La proposition de compensation financière de 3 à 6 milliards d’euros est également choquante en ce qu’elle est injuste envers les autres pays de la région (Kurdistan, Liban, Jordanie) autrement plus démunis qui hébergent des réfugiés. La Turquie affirme en accueillir 2,7 millions, mais à peine 10 % d’entre eux sont installés dans des camps et bénéficient de secours. Les autres sont abandonnés à leur sort, condamnés à la précarité, voire à la mendicité, sans programme de scolarisation des enfants. Si des fonds européens devaient être débloqués, ils devraient être alloués non au gouvernement turc mais à des ONG s’adonnant à des missions d’insertion, d’éducation et de santé. Et il faudrait - par équité et afin de fixer les réfugiés sur place - consacrer des fonds équivalents aux autres pays d’accueil qui, eux, contrairement à Ankara, ne font ni chantage ni marchandage sur le sort des réfugiés. L’Europe aura ainsi à payer un certain prix pour son inaction notoire dans la tragédie qui se déroule en Syrie.
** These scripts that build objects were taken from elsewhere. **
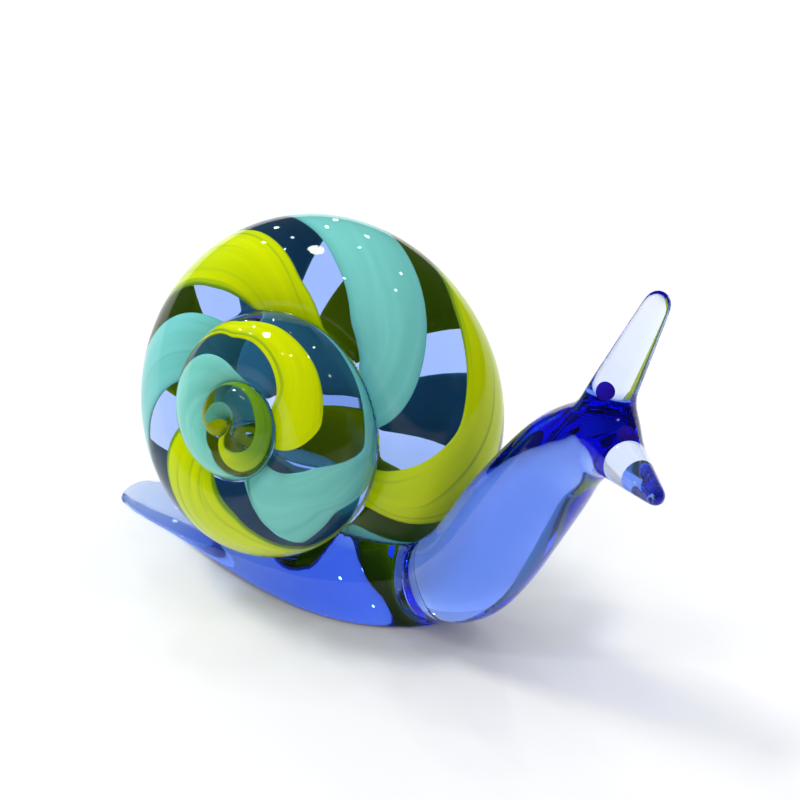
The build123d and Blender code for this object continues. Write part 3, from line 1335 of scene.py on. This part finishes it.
@dataclass
class Studio:
    """A white floor under soft lamps, seen by a long lens."""

    azimuth: float = radians(39.5)
    elevation: float = radians(31.0)
    frame_width: float = 68.0 * MM
    aim_right: float = 7.02 * MM
    aim_up: float = 14.35 * MM
    lens: float = 500.0
    sensor: float = 36.0
    clip_factor: float = 10.0
    floor_drop: float = 0.03 * MM
    floor_radius: float = 3.0
    floor_sides: int = 64
    floor_tone: Colour = (0.92, 0.92, 0.92)
    room_left: Colour = (1.0, 1.0, 1.02)
    room_right: Colour = (0.58, 0.58, 0.62)
    room_span: Span = (-0.6, 0.8)
    mirror_dimming: float = 0.88
    bounce_dimming: float = 0.3
    backdrop: Colour = (0.93, 0.94, 0.96)
    lamp_distance: float = 1.0
    lamp_radius: float = 0.012
    lamp_radiance: float = 260.0
    softbox_size: Span = (0.24, 0.12)
    softbox_bearing: Span = (190.0, 62.0)
    softbox_radiance: float = 40.0
    lamp_bearings: Table = (
        (151, 24), (167, 46), (195, 49), (176, 37), (135, 33), (128, 9), (118, 34),
        (125, 61), (252, 60), (79, 62), (8, 78), (268, 68), (22, 53),
    )
    glass_bounces: int = 48
    straight_bounces: int = 32

    def directions(self) -> tuple[Vector, Vector, Vector]:
        """The view's right, up and backward directions.

        Returns:
            Three unit vectors.
        """
        turn, rise = self.azimuth, self.elevation
        back = Vector((sin(turn) * cos(rise), -cos(turn) * cos(rise), sin(rise)))
        right = Vector((cos(turn), sin(turn), 0))
        return right, back.cross(right), back

    def camera(self) -> None:
        """Makes the camera."""
        right, up, back = self.directions()
        data = bpy.data.cameras.new("camera")
        data.lens = self.lens
        data.sensor_width = self.sensor
        distance = self.frame_width * self.lens / self.sensor
        data.clip_start = distance / self.clip_factor
        data.clip_end = distance * self.clip_factor
        made = bpy.data.objects.new("camera", data)
        place = right * self.aim_right + up * self.aim_up + back * distance
        made.matrix_world = Matrix.Translation(place) @ Matrix((right, up, back)).transposed().to_4x4()
        bpy.context.scene.collection.objects.link(made)
        bpy.context.scene.camera = made

    def lamp(self, name: str, bearing: Span, size: Span, radiance: float) -> None:
        """Makes one lamp that faces the snail.

        Args:
            name: The lamp's name.
            bearing: Its azimuth and elevation, in degrees.
            size: Its width and height.
            radiance: How bright its face is, where a white floor in full light is about 1.
        """
        data = bpy.data.lights.new(name, "AREA")
        data.shape = "ELLIPSE"
        data.size, data.size_y = size
        data.energy = radiance * pi * (pi * size[0] * size[1] / 4)
        made = bpy.data.objects.new(name, data)
        turn, rise = map(radians, bearing)
        away = Vector((cos(turn) * cos(rise), sin(turn) * cos(rise), sin(rise)))
        made.matrix_world = (
            Matrix.Translation(away * self.lamp_distance) @ away.to_track_quat("Z", "Y").to_matrix().to_4x4())
        made.visible_camera = False
        bpy.context.scene.collection.objects.link(made)

    def world(self) -> None:
        """Makes the pale room round the lamps, which is darker to the view's right."""
        made = bpy.data.worlds.new("room")
        bpy.context.scene.world = made
        sheet = cleared(made)
        way = sheet.add("ShaderNodeTexCoord").outputs["Generated"]
        right, _, _ = self.directions()
        side = sheet.add("ShaderNodeVectorMath", {0: way, 1: right}, operation="DOT_PRODUCT").outputs["Value"]
        tone = sheet.tinted(sheet.ranged(side, self.room_span), self.room_left, self.room_right)
        path = sheet.add("ShaderNodeLightPath").outputs
        bounced = path["Is Diffuse Ray"]
        mirrored = sheet.math("SUBTRACT", path["Is Reflection Ray"], bounced, clamp=True)
        dimming = sheet.plus(
            sheet.times(mirrored, self.mirror_dimming), sheet.times(bounced, self.bounce_dimming))
        room = sheet.add("ShaderNodeBackground", {"Color": tone, "Strength": sheet.minus(1.0, dimming)})
        backdrop = sheet.add("ShaderNodeBackground", {"Color": self.backdrop})
        seen = sheet.either(path["Is Camera Ray"], room.outputs[0], backdrop.outputs[0])
        sheet.add("ShaderNodeOutputWorld", {"Surface": seen})

    def floor(self) -> None:
        """Makes the floor."""
        turns = np.linspace(0, tau, self.floor_sides, endpoint=False)
        rim = np.stack((np.cos(turns), np.sin(turns), np.zeros_like(turns)), axis=1) * self.floor_radius
        made = new_mesh_object("floor", rim - np.array((0, 0, self.floor_drop)), [list(range(len(rim)))])
        finish = bpy.data.materials.new("white_floor")
        sheet = cleared(finish)
        surface = sheet.add("ShaderNodeBsdfDiffuse", {"Color": self.floor_tone})
        sheet.add("ShaderNodeOutputMaterial", {"Surface": surface.outputs[0]})
        made.data.materials.append(finish)

    def build(self) -> None:
        """Builds the floor, the lamps and the camera."""
        self.floor()
        self.world()
        lamp_size = (self.lamp_radius * 2, self.lamp_radius * 2)
        for number, bearing in enumerate(self.lamp_bearings):
            self.lamp(f"spot_{number}", bearing, lamp_size, self.lamp_radiance)
        self.lamp("softbox", self.softbox_bearing, self.softbox_size, self.softbox_radiance)
        self.camera()
        scene = bpy.context.scene
        scene.view_settings.view_transform = "Standard"
        scene.cycles.transparent_max_bounces = self.straight_bounces
        scene.cycles.transmission_bounces = self.glass_bounces
        scene.cycles.glossy_bounces = self.glass_bounces
        scene.cycles.max_bounces = self.glass_bounces


@dataclass
class Eyes:
    """The dark drops at the roots of the tentacles, drawn a little into the glass."""

    diameter: float = 1.6 * MM
    left_shift: Direction = (-0.36 * MM, -0.28 * MM, -0.05 * MM)
    right_shift: Direction = (-0.75 * MM, 0.15 * MM, -0.25 * MM)

    def build(self, finish: bpy.types.Material) -> list[bpy.types.Object]:
        """Builds both drops.

        Args:
            finish: Their glass.

        Returns:
            The finished pieces.
        """
        pieces = []
        for node, shift in (("left_eye", self.left_shift), ("right_eye", self.right_shift)):
            made = copy_of_nodes(node + "_drop", node)
            points = vertices_of(made.data) + np.array(shift)
            made.data.vertices.foreach_set("co", points.ravel())
            for key, places in zip(("along", "across"), (points - points.mean(axis=0)).T):
                values = made.data.attributes.new(key, "FLOAT", "POINT").data
                values.foreach_set("value", places / self.diameter)
            face_outwards(made)
            made.data.materials.append(finish)
            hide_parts(node)
            pieces.append(made)
        return pieces


# Pulls on the ribbons' edges, listed as turns from the mouth, then degrees round the rod.
LIME_START = (
    (0.058, 35), (0.09, -50), (0.20, -30), (0.33, 0), (0.38, 20), (0.44, 12), (0.60, 0), (0.73, -5),
    (0.95, -10), (1.10, -30), (1.16, -40), (1.20, -25), (1.25, -5), (1.35, 45), (1.42, 90), (1.60, 90),
    (1.85, 110), (1.90, 85), (1.94, 30), (1.98, 25), (2.10, 60), (2.30, 85), (2.80, 110),
)
LIME_END = (
    (0.05, 5), (0.12, -5), (0.16, -27), (0.20, -12), (0.25, 8), (0.45, 8), (0.50, 20), (0.60, 10),
    (0.83, 0), (0.90, 30), (0.925, 20), (0.94, -10), (0.955, -45), (1.00, -45), (1.12, -40), (1.20, -27),
    (1.26, -31), (1.33, -9), (1.38, 7), (1.43, 30), (1.46, 25), (1.60, 45), (1.85, 90), (1.93, 5),
    (2.05, 15), (2.20, 60), (2.80, 100),
)
MINT_START = (
    (0.05, 0), (0.18, -5), (0.30, 0), (0.50, -10), (0.56, -8), (0.80, 0), (0.93, 12), (0.945, 10),
    (0.958, -85), (1.00, -53), (1.03, -30), (1.05, -75), (1.08, -90), (1.12, -100), (1.20, -85),
    (1.30, -30), (1.43, 12), (1.54, 12), (1.90, 80), (1.96, 20), (2.10, 60), (2.60, 140), (2.80, 140),
)
MINT_END = (
    (-0.10, 0), (0.00, 30), (0.02, 56), (0.035, 49), (0.045, 20), (0.06, -10), (0.20, -10), (0.255, -15),
    (0.30, 15), (0.35, 22), (0.40, 20), (0.50, 0), (0.65, -8), (1.00, -15), (1.07, -12), (1.095, -20),
    (1.112, -105), (1.20, -60), (1.28, -15), (1.40, 0), (1.60, 60), (1.85, 125), (1.88, 100), (1.93, 30),
    (2.00, 60), (2.80, 150),
)


def main() -> None:
    """Builds the snail and its studio."""
    logging.basicConfig(level=logging.INFO, format="%(name)s: %(message)s")
    coil = Coil()
    blue = (0.03, 0.36, 0.97)
    navy = (0.02, 0.008, 0.36)
    cobalt = ClearGlass("cobalt", blue, 200.0, shadow=(0.91, 0.82, 0.68), deep_shadow=(0.55, 0.45, 0.40))
    clear = ClearGlass("clear", blue, 75.0)
    pale_blue = ClearGlass("pale_blue", blue, 84.0)
    # The inner colours are painted shade on the ribbons' backs, and the thinned colours also serve as painted
    # shade at the ribbons' edges.
    lime = StreakedGlass(
        "lime", light=(0.80, 0.90, 0.0), dark=(0.68, 0.80, 0.0), inner_shade=(0.45, 0.50, 0.0),
        thinned_and_shaded=(0.08, 0.28, 0.02), streak=0.8)
    mint = StreakedGlass(
        "mint", light=(0.26, 0.76, 0.61), dark=(0.20, 0.66, 0.52), inner_shade=(0.08, 0.32, 0.34),
        thinned_and_shaded=(0.07, 0.30, 0.19), streak=0.15)
    eye = StreakedGlass("eye", light=navy, dark=(0.01, 0.005, 0.26), inner_shade=navy, thinned_and_shaded=navy, streak=0.0)
    shell = Shell(coil)
    ribbons = (
        (Ribbon(coil, "lime_ribbon", Slot.LIME, radians(143.5), radians(112.0), LIME_START, LIME_END), lime),
        (Ribbon(coil, "mint_ribbon", Slot.MINT, radians(329.0), radians(109.0), MINT_START, MINT_END), mint),
    )
    shell_skin = shell.build(pale_blue.material())
    made = [shell_skin, *Body(shell).build(cobalt.material(), clear.material(), shell_skin)]
    for ribbon, finish in ribbons:
        piece = ribbon.build(finish.material())
        made.append(piece)
    made.extend(Eyes().build(eye.material()))
    for piece in made:
        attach(piece, "root")
        log.info("%s has %d faces", piece.name, len(piece.data.polygons))
    Studio().build()


if __name__ == "__main__":
    main()
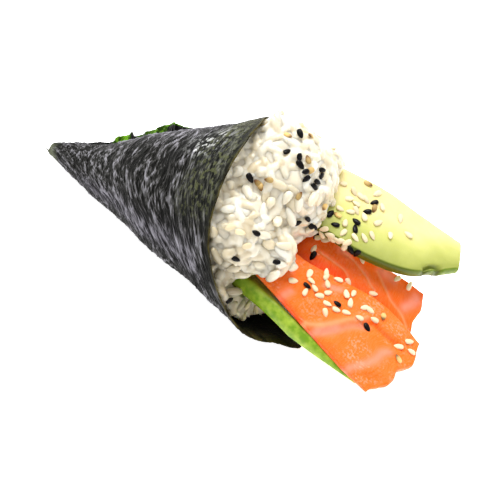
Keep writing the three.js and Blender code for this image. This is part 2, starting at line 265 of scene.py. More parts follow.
# A seed faces as the food does under it and this far beside it in the frame, if that lies this near, in mm.
BESIDE_SEED = 3
NEAR_SEED = 3
BLACK_SEEDS_SEEN_AT = (
    (300, 134), (287, 152), (299, 158), (300, 165), (305, 172), (306, 179), (322, 170), (321, 176),
    (317, 182), (314, 187), (250, 178), (330, 214), (335, 225), (307, 219), (297, 223), (317, 236),
    (313, 227), (256, 233), (236, 259), (276, 262), (313, 256), (307, 286), (337, 304), (367, 328),
    (374, 203), (367, 212), (356, 222), (355, 229), (351, 250), (357, 253), (229, 300),
)
TOASTED_SEEDS_SEEN_AT = (
    (288, 136), (310, 136), (308, 160), (309, 171), (269, 180), (258, 183), (261, 187), (299, 196),
    (324, 207), (368, 184), (374, 209), (337, 215), (398, 359), (383, 317),
)
IVORY_SEEDS_SEEN_AT = (
    (314, 249), (309, 274), (326, 273), (326, 277), (327, 284), (338, 280), (348, 283), (311, 281),
    (314, 288), (305, 292), (293, 281), (319, 296), (328, 293), (327, 304), (325, 313), (336, 310),
    (346, 313), (346, 294), (353, 294), (350, 303), (364, 308), (370, 311), (359, 318), (374, 320),
    (373, 294), (397, 279), (409, 286), (409, 342), (411, 352), (398, 347), (362, 260), (345, 246),
    (337, 240), (342, 241), (332, 239), (326, 240), (343, 184), (354, 192), (361, 197), (349, 199),
    (366, 200), (356, 204), (377, 194), (382, 207), (340, 209), (350, 212), (356, 211), (364, 217),
    (378, 223), (345, 223), (343, 233), (355, 238), (364, 238), (372, 236), (390, 236), (408, 235),
    (400, 219), (246, 246), (240, 232), (230, 227), (247, 305), (255, 309), (322, 234), (330, 235),
    (319, 238), (347, 243), (312, 226), (324, 229),
)


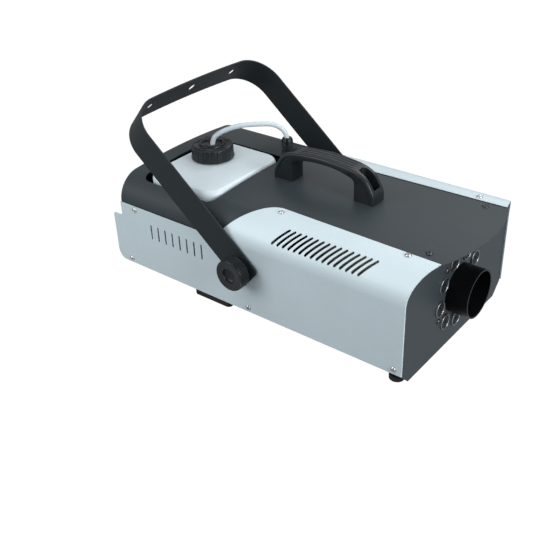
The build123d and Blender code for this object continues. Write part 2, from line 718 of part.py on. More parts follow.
under_ends = handle_height - handle_strap - 8
under_middle = handle_height - handle_strap
grip_flat = foot_inner - 30
grip_points = [
    on_handle(-foot_inner, -5), on_handle(-foot_inner, under_ends), on_handle(-grip_flat, under_middle),
    on_handle(grip_flat, under_middle), on_handle(foot_inner, under_ends), on_handle(foot_inner, -5),
]
grip_hole = FilletPolyline(*grip_points, radius=arc_radii(grip_points, [0.22, 0.21, 0.21, 0.22]))
grip_hole = make_face([grip_hole, Line(grip_points[-1], grip_points[0])])
handle = extrude(Plane.XZ * (handle_outline(0) - grip_hole), amount=handle_width / 2, both=True)
handle = chamfer(handle.edges().filter_by(lambda e: abs(e.center().Y) > handle_width / 2 - 0.01
                                          and e.bounding_box().max.Z > seat_z + 2), handle_rounding)
groove = handle_outline(-2) - handle_outline(groove_depth)
groove_span = 2 * well_x - well_size[0] - 4
groove = groove & (Pos(*on_handle(0, handle_height)) * Rectangle(groove_span, handle_height))
for i in range(groove_count):
    y = groove_pitch * (i - (groove_count - 1) / 2)
    handle = handle - extrude(Plane.XZ.offset(-y) * groove, amount=groove_width / 2, both=True)
handle_screws = []
handle_nuts = []
nut_top = top_height(0, cover_inset + cover_wall) - seat_gap - 0.1
for side in (-1, 1):
    x = handle_x + side * well_x
    well = Plane(origin=(x, 0, seat_z + well_floor)) * RectangleRounded(*well_size, well_corner)
    well = extrude(well, amount=handle_height)
    handle = handle - well - rod(handle_bolt + 0.1, (x, 0, seat_z - 1), (x, 0, seat_z + 10))
    screw = rod(4.2, (x, 0, seat_z + well_floor), (x, 0, seat_z + well_floor + 2.6))
    screw = screw + rod(handle_bolt, (x, 0, nut_top - 6), (x, 0, seat_z + well_floor))
    screw = screw - Pos(x, 0, seat_z + well_floor + 2.6) * Box(6, 1, 2) - Pos(x, 0, seat_z + well_floor + 2.6) * Box(1, 6, 2)
    handle_screws.append(screw)
    nut = extrude(Plane(origin=(x, 0, nut_top - 4)) * RegularPolygon(4.6, 6), amount=4)
    handle_nuts.append(nut - rod(handle_bolt + 0.05, (x, 0, nut_top - 10), (x, 0, nut_top + 2)))
save("handle", handle)
save("handle_screws", *handle_screws)
save("handle_nuts", *handle_nuts)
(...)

Pour conclure, disons un mot sur la perspective annoncée de la suppression de visas pour les citoyens turcs. Il faudrait être conscients qu’une telle suppression aura pour conséquence un flux migratoire turc massif vers l’Europe. Cherchant à stopper l’afflux des réfugiés rescapés des guerres, l’Europe risque de se retrouver à terme avec des millions de migrants économiques turcs. Le sultan turc, dont la politique néo-ottomane du leadership du monde sunnite a fait faillite, aura ainsi, en instrumentalisant la crise des réfugiés, remporté une victoire politique et diplomatique inespérée face à une Europe impuissante minée par ses divisions.